The club and its advisers may well have the solutions to these problems. They may well have the money to fund them, too.

But surely having the independence of mind to ask those questions and not be satisfied until they have received reasoned, well-argued responses is a perfectly reasonable approach.

And doesn't merit doubt being cast on the individuals' devotion to the club.

Fast movers

A big thankyou to Harry Redknapp, Peter Storrie and co for moving swiftly in the transfer market to seal the deals of Sulley Muntari and Sylvain Distin.

If they live up to expectation, both should prove cracking signings for the club.

And what's more, by closing the deals with the minimum of fuss (apparently), within days of the end of the previous season, they've saved

most of us the anxiety of counting the days to the start of the new season without a decent signing to reassure us that something is really going to happen.

And finally…

Speaking of transfers, what is Sam Allardyce on?

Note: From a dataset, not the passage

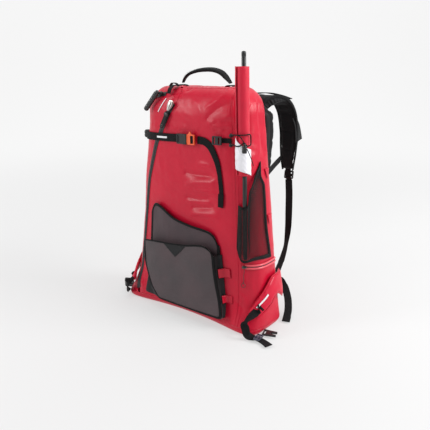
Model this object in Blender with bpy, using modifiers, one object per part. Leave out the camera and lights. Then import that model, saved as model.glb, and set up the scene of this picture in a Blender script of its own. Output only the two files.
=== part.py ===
"""Free-standing waterproof dry backpack: a welded six-panel bag with zips, front and side
pockets, a compression strap, a padded harness with hip wings, and a rolled flag on a pole.

Metres, +Z up.  The bag's front faces -Y, the harness is on +Y, and the origin is the
centre of the flat base, on the ground.  Run it in Blender 4.5."""

import math

import bmesh
import bpy
import numpy as np
from mathutils import Matrix, Vector

# ---------------------------------------------------------------- driving dimensions
HEIGHT = 0.740
SECTION_POWER = 3.6          # roundness of the bag's plan section
FOOT_POWER = 6.5             # and at the ground, where the corners are squarer
FOOT_CORNER = 0.43           # how far the front corners spread at the ground
FOOT_RISE = 0.12             # height where both have faded out
TOP_ROUND = 0.085
BASE_ROUND = 0.020
WIDTH_LEVELS = (0.0, 0.12, 0.25, 0.38, 0.52, 0.64, 0.74)
HALF_WIDTHS = (0.284, 0.266, 0.249, 0.235, 0.218, 0.203, 0.201)
DEPTH_LEVELS = (0.0, 0.37, 0.74)
FRONT_DEPTHS = (0.104, 0.088, 0.085)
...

How can Manchester City take any blame whatsoever for the fact that they didn't rush to give their erstwhile bad-boy midfielder and perennial thug Joey Barton a £300,000 reward for GBH-ing his way out of the club?

Having indulged his immature and violent nature for so long, surely no one could be surprised that the clash with yet another of his own team-mates was bound to prove the last straw.

The fact that he secured a multi-million-pound transfer (no doubt complete with lucrative signing-on fee and bonuses) to another club that you would have thought would have had enough of disruptive influences by now is indictment enough of how top-level professional football is run in this country.

But to expect some sort of "loyalty" bonus from your long-suffering ex-employers is so brazen that only the Joey Bartons of this world could try it on.

To read that Joey Thug's new manager is himself apoplectic about City's reluctance to reward their former employee's boorish aggression doesn't exactly bode well for the Toon's approach to the game this coming season.